Evaluating the Popularity data in Appendix 1.7 it appears very bi-modal, we were not able to effectively delineate what drives the two distinct segments, there may be other attributes that are not considered in our dataset influencing this data, it could also be due to the collection method, source would be a good addition to this analysis. Looking at more complex models, it was evident Popularity was influential as a interaction feature, this merits further exploration.
Evaluation after Data Prep:
Evaluating the data before and after the imputation and update of missing values, as seen in the summary statistics in Appendix 1.8, we can see that the population mean remained the about the same.

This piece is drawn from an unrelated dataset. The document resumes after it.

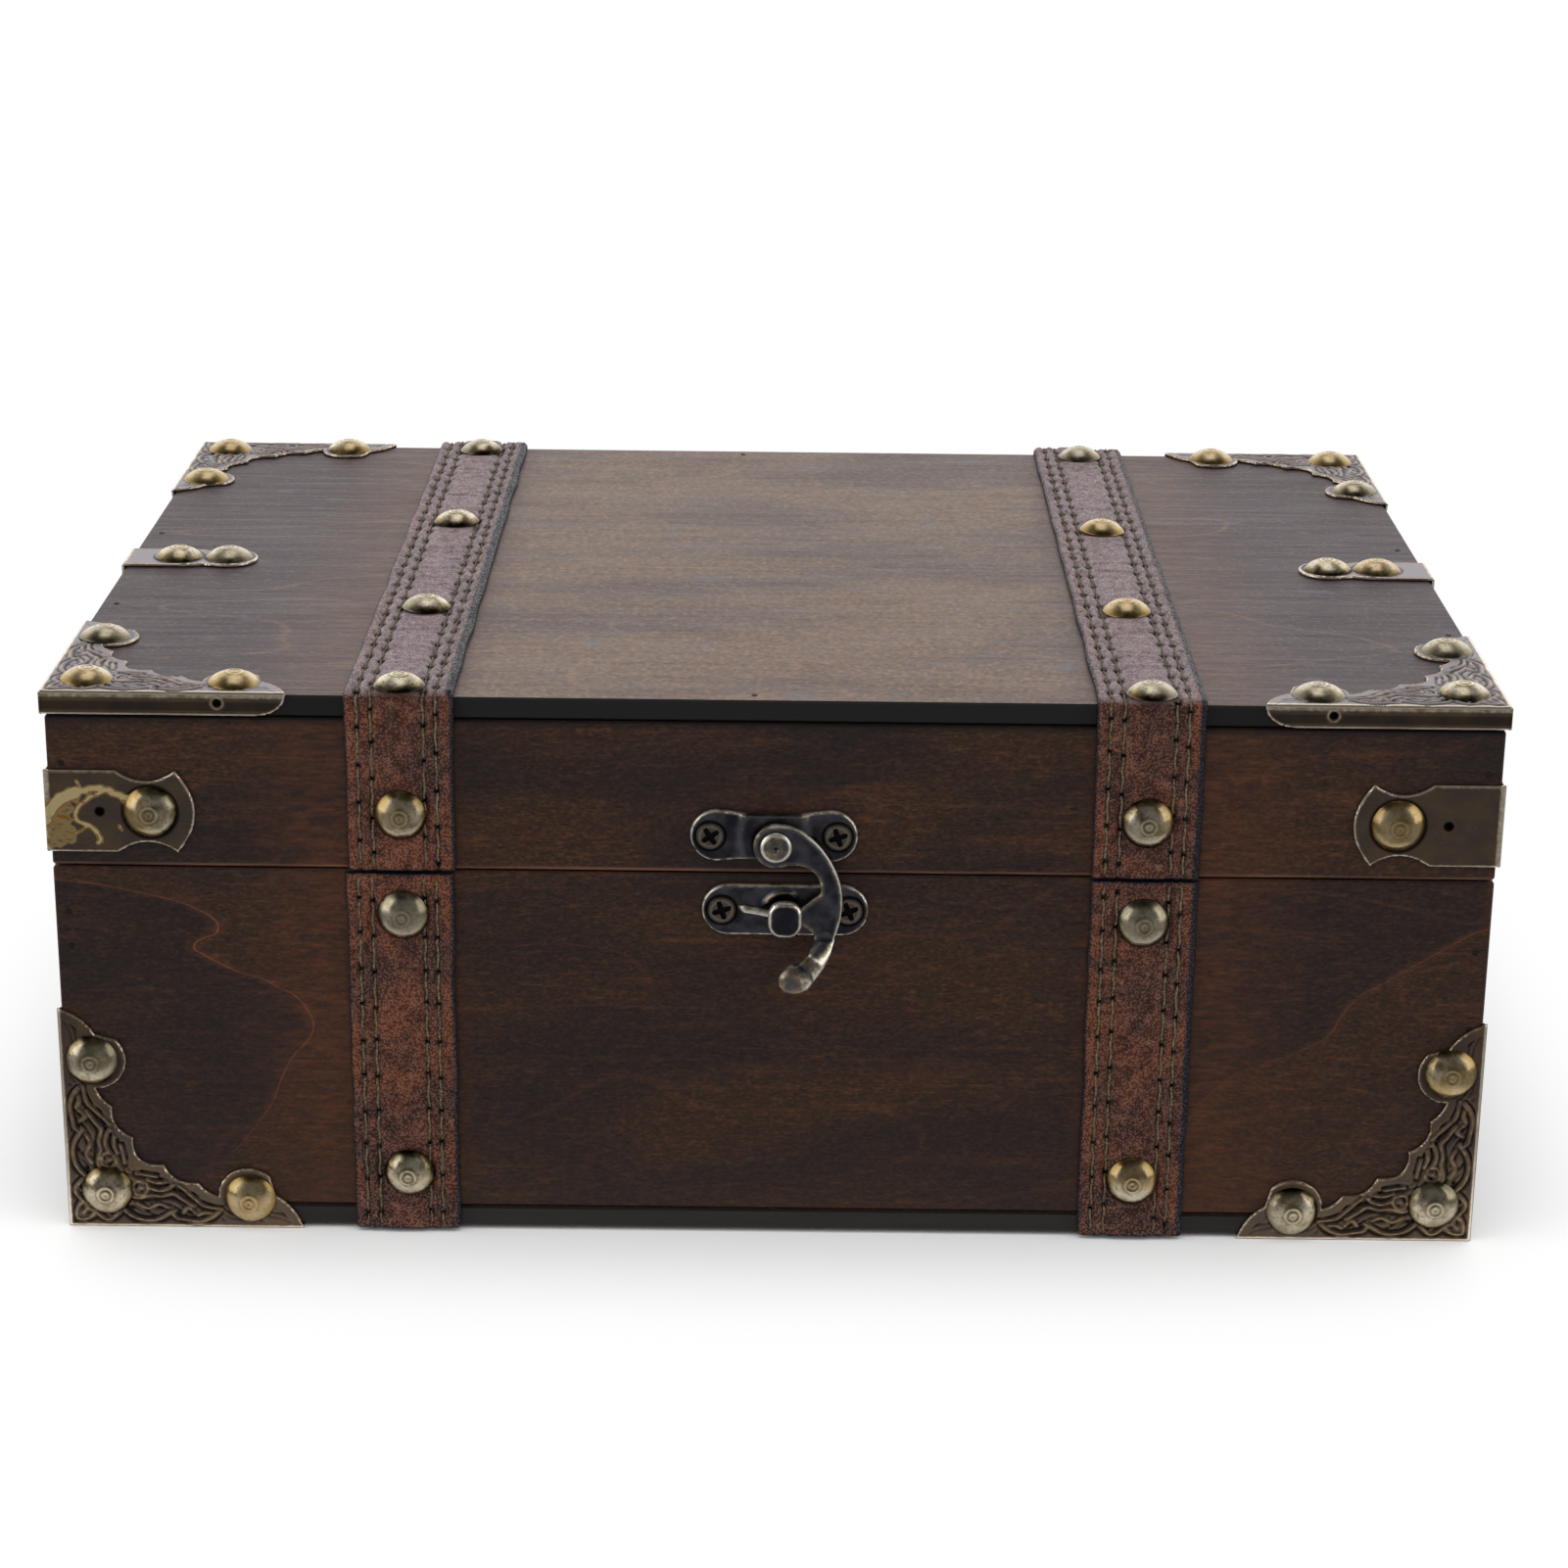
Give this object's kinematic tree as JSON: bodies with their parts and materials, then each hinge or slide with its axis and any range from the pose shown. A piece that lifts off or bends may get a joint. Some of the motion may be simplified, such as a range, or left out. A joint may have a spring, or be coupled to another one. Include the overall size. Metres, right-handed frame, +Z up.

Objective 1, Interpretative Model
Aiming for interpretability, we modeled the linear relationship between various individual vehicle characteristics and MSRP. To preserve interpretability of the model, we did not pursue interaction or quadratic terms. We assessed the linear relationships, multicollinearity and verified the assumptions with MLR to determine which attributes were statistically significant. We then applied a lasso regression to finalize the variable selection. Appendix 2.5.
Collinearity
After preparing the data for modeling, we evaluate the relationship of the data by generating a correlation plot, We can observe that the correlations between Highway and City MPG, Engine HP and Number of Doors show signs of collinearity.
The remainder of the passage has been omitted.